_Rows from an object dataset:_
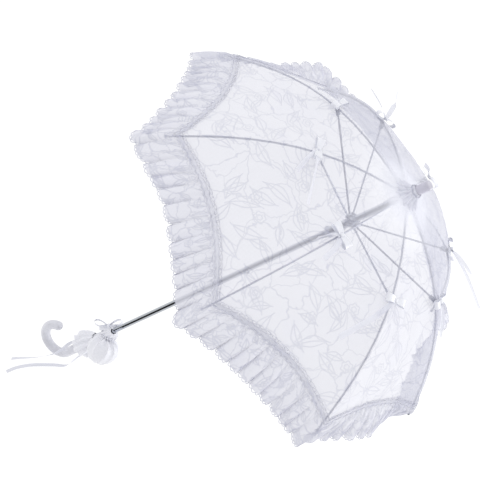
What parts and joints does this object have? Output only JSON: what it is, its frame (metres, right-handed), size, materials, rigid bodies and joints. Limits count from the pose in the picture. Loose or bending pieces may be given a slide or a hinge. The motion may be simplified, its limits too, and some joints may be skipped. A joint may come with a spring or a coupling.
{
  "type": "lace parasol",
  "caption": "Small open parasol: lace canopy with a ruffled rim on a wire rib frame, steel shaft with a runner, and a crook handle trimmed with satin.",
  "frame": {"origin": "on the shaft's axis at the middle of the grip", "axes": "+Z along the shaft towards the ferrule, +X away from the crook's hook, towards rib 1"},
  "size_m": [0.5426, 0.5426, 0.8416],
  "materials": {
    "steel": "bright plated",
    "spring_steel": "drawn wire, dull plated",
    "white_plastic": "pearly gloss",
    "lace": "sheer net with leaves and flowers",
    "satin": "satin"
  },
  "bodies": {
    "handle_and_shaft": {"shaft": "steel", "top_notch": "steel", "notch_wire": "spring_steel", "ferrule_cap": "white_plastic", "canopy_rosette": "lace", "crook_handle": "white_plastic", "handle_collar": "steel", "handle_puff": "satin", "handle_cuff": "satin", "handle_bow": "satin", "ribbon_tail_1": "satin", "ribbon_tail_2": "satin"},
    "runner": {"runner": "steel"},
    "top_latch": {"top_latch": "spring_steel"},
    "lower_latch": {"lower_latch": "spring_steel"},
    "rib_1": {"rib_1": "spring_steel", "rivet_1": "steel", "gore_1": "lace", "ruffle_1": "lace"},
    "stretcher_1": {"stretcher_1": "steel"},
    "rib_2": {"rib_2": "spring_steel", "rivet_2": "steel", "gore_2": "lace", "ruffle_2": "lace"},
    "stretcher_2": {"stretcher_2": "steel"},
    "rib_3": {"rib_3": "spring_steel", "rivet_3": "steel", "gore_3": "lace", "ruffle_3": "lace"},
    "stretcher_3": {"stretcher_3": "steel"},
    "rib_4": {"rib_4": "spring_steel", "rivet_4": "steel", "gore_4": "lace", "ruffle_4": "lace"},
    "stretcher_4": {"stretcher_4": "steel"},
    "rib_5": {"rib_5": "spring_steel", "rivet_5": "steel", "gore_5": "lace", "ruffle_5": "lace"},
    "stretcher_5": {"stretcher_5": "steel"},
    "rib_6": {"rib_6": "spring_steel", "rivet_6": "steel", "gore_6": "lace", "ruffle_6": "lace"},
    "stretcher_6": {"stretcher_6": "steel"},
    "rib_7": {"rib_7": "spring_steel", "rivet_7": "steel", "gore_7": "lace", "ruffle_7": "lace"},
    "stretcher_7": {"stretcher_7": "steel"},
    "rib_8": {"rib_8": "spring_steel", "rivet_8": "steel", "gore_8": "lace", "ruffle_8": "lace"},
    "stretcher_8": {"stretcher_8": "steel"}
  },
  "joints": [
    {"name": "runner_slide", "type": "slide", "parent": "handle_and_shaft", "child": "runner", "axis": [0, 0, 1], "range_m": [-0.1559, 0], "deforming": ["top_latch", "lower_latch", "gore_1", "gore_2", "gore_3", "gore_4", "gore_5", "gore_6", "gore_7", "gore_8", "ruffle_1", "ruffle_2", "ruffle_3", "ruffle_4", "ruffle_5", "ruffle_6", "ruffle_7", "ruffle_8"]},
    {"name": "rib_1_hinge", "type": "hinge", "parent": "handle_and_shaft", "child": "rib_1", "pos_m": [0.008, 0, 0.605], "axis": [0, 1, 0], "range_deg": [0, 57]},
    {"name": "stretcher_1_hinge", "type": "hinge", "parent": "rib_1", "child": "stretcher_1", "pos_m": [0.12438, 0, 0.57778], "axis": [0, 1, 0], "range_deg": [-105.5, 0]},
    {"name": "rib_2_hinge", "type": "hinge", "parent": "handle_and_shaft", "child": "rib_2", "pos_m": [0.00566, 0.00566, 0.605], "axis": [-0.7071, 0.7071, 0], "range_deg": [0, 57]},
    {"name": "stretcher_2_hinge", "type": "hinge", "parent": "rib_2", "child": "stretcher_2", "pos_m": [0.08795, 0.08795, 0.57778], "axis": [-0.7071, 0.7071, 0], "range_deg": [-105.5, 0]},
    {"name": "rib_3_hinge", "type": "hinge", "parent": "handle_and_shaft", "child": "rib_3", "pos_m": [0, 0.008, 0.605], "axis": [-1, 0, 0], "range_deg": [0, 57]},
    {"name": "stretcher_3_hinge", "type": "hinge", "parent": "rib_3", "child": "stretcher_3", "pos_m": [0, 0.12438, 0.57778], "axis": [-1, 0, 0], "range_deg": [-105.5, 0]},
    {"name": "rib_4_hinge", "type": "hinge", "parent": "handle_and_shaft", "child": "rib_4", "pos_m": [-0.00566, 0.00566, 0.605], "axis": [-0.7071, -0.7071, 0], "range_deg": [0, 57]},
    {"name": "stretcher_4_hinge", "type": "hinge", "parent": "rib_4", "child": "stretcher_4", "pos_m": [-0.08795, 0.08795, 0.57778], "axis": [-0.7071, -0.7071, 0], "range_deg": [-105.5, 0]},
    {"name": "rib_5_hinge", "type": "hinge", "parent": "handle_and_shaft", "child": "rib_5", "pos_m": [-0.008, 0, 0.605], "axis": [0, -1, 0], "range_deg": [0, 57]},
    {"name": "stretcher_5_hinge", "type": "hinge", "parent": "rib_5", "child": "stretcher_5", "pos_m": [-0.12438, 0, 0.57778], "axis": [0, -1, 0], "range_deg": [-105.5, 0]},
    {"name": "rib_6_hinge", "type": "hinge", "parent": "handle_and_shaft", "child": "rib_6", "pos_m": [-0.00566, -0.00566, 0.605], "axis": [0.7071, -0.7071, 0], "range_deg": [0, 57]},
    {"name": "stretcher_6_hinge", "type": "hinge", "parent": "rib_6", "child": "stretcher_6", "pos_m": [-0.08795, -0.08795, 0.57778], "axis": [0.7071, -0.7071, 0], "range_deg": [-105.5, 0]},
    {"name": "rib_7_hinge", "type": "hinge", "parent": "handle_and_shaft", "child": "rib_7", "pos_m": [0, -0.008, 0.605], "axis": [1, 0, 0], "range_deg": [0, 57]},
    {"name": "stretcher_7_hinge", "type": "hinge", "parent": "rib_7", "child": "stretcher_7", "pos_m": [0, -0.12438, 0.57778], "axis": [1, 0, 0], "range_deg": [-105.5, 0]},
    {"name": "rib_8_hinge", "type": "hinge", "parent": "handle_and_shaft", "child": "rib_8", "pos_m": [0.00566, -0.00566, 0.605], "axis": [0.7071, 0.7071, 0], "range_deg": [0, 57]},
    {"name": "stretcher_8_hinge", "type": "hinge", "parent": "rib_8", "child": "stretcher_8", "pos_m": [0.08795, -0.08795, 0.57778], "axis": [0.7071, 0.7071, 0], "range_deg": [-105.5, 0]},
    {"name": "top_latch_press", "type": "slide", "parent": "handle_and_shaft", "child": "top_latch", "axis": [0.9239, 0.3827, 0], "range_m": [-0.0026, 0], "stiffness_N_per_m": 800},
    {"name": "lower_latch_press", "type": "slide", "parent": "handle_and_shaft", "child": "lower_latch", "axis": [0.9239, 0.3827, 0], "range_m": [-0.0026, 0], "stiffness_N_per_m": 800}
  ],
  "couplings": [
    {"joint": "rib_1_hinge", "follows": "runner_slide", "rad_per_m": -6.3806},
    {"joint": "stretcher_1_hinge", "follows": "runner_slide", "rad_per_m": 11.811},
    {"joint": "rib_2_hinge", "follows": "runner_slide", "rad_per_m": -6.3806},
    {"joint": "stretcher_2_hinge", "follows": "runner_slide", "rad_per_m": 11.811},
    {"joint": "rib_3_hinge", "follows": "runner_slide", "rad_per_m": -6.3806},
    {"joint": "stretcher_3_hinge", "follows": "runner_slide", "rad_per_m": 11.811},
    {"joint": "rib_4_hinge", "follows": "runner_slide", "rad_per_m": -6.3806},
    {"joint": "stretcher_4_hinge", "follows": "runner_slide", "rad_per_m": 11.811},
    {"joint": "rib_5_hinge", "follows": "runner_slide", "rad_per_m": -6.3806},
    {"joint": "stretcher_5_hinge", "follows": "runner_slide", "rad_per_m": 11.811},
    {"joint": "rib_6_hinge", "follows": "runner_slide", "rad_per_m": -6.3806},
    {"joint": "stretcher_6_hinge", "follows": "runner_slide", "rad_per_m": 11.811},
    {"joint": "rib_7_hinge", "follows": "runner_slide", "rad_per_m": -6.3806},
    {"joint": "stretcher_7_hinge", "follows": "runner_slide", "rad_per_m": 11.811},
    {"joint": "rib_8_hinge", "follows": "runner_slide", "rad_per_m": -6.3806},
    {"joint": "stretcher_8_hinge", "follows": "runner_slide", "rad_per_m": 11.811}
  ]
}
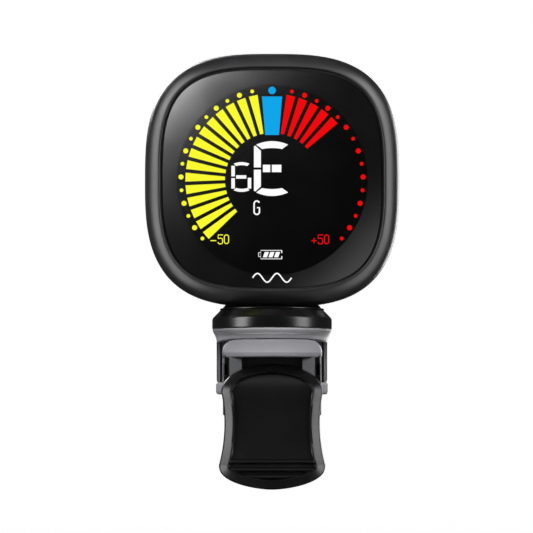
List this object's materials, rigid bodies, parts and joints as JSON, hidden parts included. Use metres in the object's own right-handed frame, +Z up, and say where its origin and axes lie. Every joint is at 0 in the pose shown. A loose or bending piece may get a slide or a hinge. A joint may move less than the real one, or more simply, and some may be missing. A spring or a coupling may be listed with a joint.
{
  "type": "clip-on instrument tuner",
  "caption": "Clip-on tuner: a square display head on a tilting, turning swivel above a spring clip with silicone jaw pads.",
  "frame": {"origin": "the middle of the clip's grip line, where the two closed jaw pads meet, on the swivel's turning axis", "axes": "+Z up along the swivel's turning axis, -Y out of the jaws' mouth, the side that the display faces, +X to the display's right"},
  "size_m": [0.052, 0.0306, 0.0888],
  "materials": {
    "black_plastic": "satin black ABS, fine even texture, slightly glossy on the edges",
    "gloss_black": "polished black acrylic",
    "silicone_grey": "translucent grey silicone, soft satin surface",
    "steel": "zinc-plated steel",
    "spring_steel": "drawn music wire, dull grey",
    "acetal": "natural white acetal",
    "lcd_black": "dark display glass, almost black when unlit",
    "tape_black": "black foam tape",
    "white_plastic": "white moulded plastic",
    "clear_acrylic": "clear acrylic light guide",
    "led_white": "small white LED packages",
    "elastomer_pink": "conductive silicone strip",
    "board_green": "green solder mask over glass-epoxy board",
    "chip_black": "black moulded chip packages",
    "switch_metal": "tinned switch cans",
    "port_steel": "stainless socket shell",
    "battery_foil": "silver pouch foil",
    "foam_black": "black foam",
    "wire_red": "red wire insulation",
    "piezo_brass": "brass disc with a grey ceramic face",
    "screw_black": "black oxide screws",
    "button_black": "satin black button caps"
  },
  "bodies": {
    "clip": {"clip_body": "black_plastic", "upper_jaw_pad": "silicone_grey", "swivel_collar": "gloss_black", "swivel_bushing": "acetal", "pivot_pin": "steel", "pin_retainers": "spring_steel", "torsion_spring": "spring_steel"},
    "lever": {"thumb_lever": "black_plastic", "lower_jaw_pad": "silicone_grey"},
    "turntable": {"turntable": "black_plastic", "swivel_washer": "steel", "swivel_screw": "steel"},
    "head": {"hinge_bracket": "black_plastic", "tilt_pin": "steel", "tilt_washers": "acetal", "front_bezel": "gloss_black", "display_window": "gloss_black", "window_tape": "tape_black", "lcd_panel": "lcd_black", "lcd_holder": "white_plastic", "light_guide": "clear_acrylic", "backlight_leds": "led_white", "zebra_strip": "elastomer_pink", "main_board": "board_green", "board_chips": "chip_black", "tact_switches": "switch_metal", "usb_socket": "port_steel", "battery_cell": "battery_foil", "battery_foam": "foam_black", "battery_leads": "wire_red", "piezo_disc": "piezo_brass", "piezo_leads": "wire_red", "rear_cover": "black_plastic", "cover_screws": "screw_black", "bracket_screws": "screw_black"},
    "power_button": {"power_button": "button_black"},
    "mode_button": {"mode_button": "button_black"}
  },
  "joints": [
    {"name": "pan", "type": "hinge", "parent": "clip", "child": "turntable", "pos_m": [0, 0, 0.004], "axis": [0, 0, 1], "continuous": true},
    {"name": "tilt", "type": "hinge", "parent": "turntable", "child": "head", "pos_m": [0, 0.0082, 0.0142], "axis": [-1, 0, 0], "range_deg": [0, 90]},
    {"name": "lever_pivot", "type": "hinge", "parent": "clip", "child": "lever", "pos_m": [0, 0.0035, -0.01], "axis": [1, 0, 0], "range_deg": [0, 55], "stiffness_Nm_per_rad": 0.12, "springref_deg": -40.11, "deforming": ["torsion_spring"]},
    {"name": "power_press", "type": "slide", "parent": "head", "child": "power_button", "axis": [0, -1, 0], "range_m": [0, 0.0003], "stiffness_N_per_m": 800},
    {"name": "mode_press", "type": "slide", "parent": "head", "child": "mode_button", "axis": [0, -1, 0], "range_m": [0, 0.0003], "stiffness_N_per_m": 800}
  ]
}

_AIM OF THE TASK:_ Which lines in the listing above hold the word "materials"? Show each of them.

_OUTPUT BELOW:_
What parts and joints does this object have? Output only JSON: what it is, its frame (metres, right-handed), size, materials, rigid bodies and joints. Limits count from the pose in the picture. Loose or bending pieces may be given a slide or a hinge. The motion may be simplified, its limits too, and some joints may be skipped. A joint may come with a spring or a coupling.
  "materials": {
List this object's materials, rigid bodies, parts and joints as JSON, hidden parts included. Use metres in the object's own right-handed frame, +Z up, and say where its origin and axes lie. Every joint is at 0 in the pose shown. A loose or bending piece may get a slide or a hinge. A joint may move less than the real one, or more simply, and some may be missing. A spring or a coupling may be listed with a joint.
  "materials": {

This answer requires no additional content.